Extract the data exactly, missing nothing.

::: RECORDS FOR THIS TASK :::

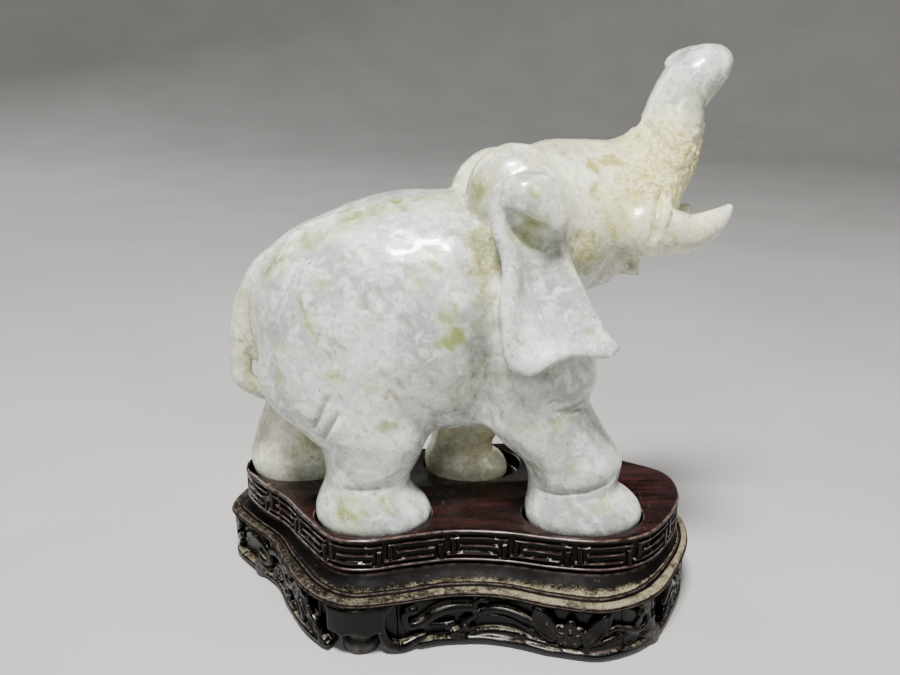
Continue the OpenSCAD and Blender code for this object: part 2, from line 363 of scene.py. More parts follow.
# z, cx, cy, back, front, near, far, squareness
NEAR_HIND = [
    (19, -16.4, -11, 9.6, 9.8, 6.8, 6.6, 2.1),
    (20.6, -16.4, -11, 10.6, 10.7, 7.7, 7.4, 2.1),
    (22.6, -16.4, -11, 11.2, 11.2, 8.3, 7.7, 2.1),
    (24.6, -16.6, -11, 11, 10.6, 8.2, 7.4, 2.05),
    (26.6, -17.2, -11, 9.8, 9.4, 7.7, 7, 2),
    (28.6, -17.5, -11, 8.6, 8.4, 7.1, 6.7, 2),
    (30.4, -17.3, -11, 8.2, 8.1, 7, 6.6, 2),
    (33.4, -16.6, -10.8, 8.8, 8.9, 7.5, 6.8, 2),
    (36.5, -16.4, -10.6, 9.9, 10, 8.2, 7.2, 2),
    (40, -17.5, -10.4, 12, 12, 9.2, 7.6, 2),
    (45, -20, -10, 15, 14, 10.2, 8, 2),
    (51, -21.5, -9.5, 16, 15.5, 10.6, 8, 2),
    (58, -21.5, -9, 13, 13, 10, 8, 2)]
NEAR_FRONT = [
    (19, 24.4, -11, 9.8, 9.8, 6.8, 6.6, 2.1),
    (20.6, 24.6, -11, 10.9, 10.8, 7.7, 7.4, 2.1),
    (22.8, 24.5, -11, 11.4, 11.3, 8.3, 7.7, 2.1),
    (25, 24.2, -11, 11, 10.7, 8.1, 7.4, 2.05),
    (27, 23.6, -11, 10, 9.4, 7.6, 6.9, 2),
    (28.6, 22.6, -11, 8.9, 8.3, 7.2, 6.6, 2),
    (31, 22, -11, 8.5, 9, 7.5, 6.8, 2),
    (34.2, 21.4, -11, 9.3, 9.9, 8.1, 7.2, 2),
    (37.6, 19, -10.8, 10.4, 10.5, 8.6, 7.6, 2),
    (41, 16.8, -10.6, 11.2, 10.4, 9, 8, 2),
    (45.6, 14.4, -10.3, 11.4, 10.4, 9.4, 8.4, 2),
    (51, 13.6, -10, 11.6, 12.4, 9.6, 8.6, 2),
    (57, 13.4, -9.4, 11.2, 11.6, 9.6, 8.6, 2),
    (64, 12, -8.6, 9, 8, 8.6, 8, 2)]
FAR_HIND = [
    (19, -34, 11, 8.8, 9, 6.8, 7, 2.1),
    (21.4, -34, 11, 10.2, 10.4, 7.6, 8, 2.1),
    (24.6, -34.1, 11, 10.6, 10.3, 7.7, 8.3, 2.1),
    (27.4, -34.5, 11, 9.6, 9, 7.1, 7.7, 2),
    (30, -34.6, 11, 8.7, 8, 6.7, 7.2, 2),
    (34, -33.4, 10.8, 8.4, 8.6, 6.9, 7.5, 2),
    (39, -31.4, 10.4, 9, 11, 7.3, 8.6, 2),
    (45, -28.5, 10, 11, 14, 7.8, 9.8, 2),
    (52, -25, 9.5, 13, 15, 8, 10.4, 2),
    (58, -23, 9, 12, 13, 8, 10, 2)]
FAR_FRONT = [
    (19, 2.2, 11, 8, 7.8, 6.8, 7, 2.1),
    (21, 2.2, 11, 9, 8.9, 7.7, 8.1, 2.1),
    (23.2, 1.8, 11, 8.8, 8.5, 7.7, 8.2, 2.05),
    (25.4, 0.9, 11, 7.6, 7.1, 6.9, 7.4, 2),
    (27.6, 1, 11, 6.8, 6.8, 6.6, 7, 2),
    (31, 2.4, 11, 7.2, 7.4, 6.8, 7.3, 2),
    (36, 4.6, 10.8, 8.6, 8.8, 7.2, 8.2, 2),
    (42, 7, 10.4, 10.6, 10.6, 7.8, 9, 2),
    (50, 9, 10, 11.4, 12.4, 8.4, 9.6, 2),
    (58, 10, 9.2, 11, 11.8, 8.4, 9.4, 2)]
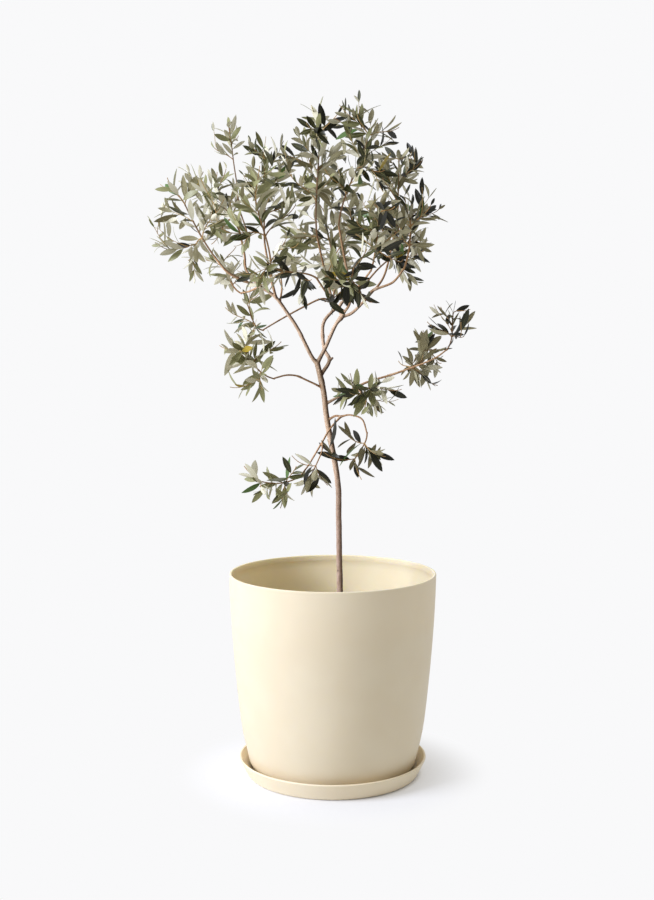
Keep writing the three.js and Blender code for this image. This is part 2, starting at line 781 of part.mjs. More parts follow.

:::

**THE OUTPUT:**
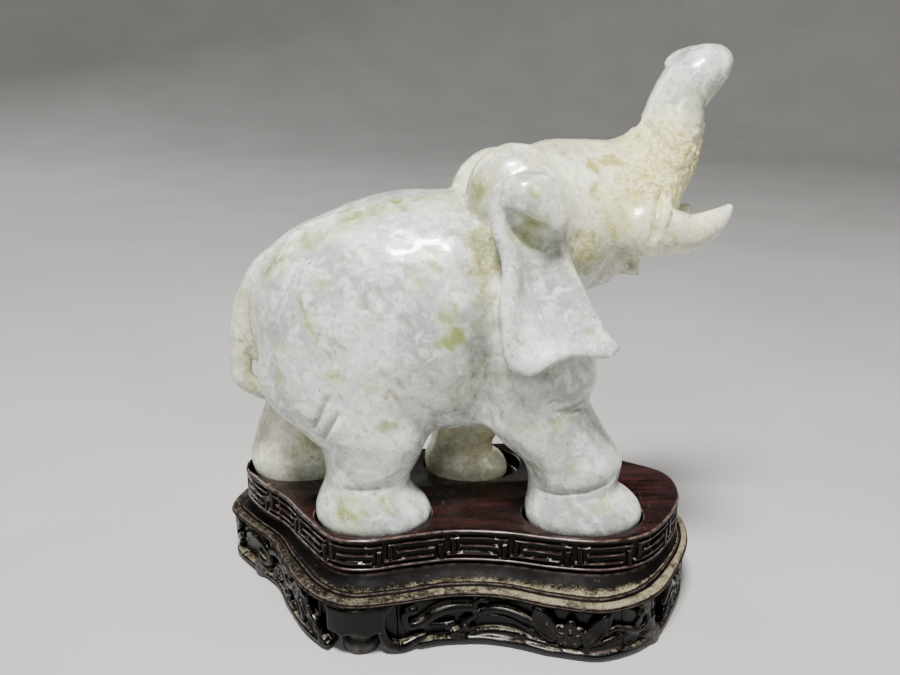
Continue the OpenSCAD and Blender code for this object: part 2, from line 363 of scene.py. More parts follow.
# z, cx, cy, back, front, near, far, squareness
NEAR_HIND = [
    (19, -16.4, -11, 9.6, 9.8, 6.8, 6.6, 2.1),
    (20.6, -16.4, -11, 10.6, 10.7, 7.7, 7.4, 2.1),
    (22.6, -16.4, -11, 11.2, 11.2, 8.3, 7.7, 2.1),
    (24.6, -16.6, -11, 11, 10.6, 8.2, 7.4, 2.05),
    (26.6, -17.2, -11, 9.8, 9.4, 7.7, 7, 2),
    (28.6, -17.5, -11, 8.6, 8.4, 7.1, 6.7, 2),
    (30.4, -17.3, -11, 8.2, 8.1, 7, 6.6, 2),
    (33.4, -16.6, -10.8, 8.8, 8.9, 7.5, 6.8, 2),
    (36.5, -16.4, -10.6, 9.9, 10, 8.2, 7.2, 2),
    (40, -17.5, -10.4, 12, 12, 9.2, 7.6, 2),
    (45, -20, -10, 15, 14, 10.2, 8, 2),
    (51, -21.5, -9.5, 16, 15.5, 10.6, 8, 2),
    (58, -21.5, -9, 13, 13, 10, 8, 2)]
NEAR_FRONT = [
    (19, 24.4, -11, 9.8, 9.8, 6.8, 6.6, 2.1),
    (20.6, 24.6, -11, 10.9, 10.8, 7.7, 7.4, 2.1),
    (22.8, 24.5, -11, 11.4, 11.3, 8.3, 7.7, 2.1),
    (25, 24.2, -11, 11, 10.7, 8.1, 7.4, 2.05),
    (27, 23.6, -11, 10, 9.4, 7.6, 6.9, 2),
    (28.6, 22.6, -11, 8.9, 8.3, 7.2, 6.6, 2),
    (31, 22, -11, 8.5, 9, 7.5, 6.8, 2),
    (34.2, 21.4, -11, 9.3, 9.9, 8.1, 7.2, 2),
    (37.6, 19, -10.8, 10.4, 10.5, 8.6, 7.6, 2),
    (41, 16.8, -10.6, 11.2, 10.4, 9, 8, 2),
    (45.6, 14.4, -10.3, 11.4, 10.4, 9.4, 8.4, 2),
    (51, 13.6, -10, 11.6, 12.4, 9.6, 8.6, 2),
    (57, 13.4, -9.4, 11.2, 11.6, 9.6, 8.6, 2),
    (64, 12, -8.6, 9, 8, 8.6, 8, 2)]
FAR_HIND = [
    (19, -34, 11, 8.8, 9, 6.8, 7, 2.1),
    (21.4, -34, 11, 10.2, 10.4, 7.6, 8, 2.1),
    (24.6, -34.1, 11, 10.6, 10.3, 7.7, 8.3, 2.1),
    (27.4, -34.5, 11, 9.6, 9, 7.1, 7.7, 2),
    (30, -34.6, 11, 8.7, 8, 6.7, 7.2, 2),
    (34, -33.4, 10.8, 8.4, 8.6, 6.9, 7.5, 2),
    (39, -31.4, 10.4, 9, 11, 7.3, 8.6, 2),
    (45, -28.5, 10, 11, 14, 7.8, 9.8, 2),
    (52, -25, 9.5, 13, 15, 8, 10.4, 2),
    (58, -23, 9, 12, 13, 8, 10, 2)]
FAR_FRONT = [
    (19, 2.2, 11, 8, 7.8, 6.8, 7, 2.1),
    (21, 2.2, 11, 9, 8.9, 7.7, 8.1, 2.1),
    (23.2, 1.8, 11, 8.8, 8.5, 7.7, 8.2, 2.05),
    (25.4, 0.9, 11, 7.6, 7.1, 6.9, 7.4, 2),
    (27.6, 1, 11, 6.8, 6.8, 6.6, 7, 2),
    (31, 2.4, 11, 7.2, 7.4, 6.8, 7.3, 2),
    (36, 4.6, 10.8, 8.6, 8.8, 7.2, 8.2, 2),
    (42, 7, 10.4, 10.6, 10.6, 7.8, 9, 2),
    (50, 9, 10, 11.4, 12.4, 8.4, 9.6, 2),
    (58, 10, 9.2, 11, 11.8, 8.4, 9.4, 2)]
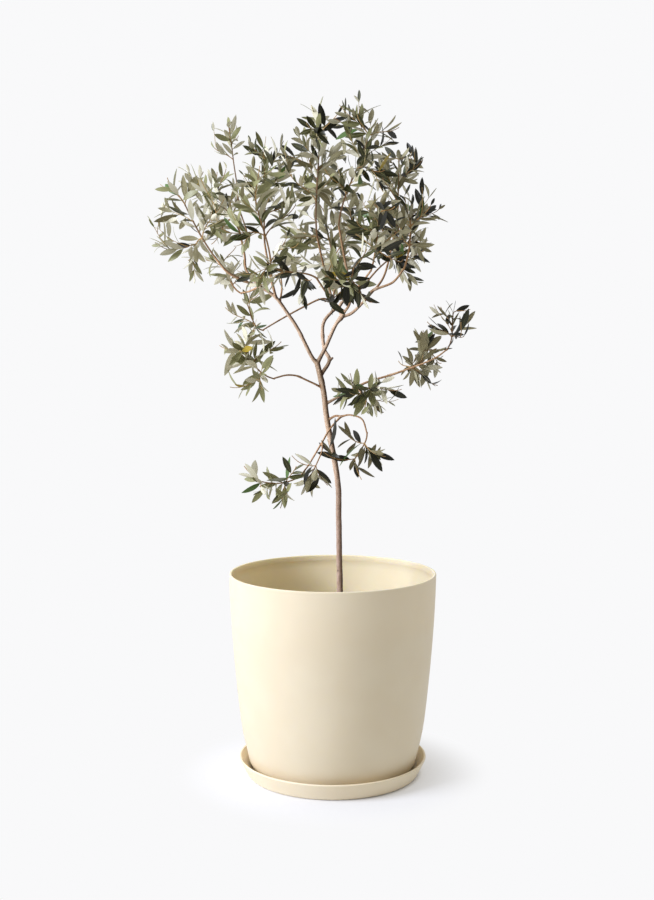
Keep writing the three.js and Blender code for this image. This is part 2, starting at line 781 of part.mjs. More parts follow.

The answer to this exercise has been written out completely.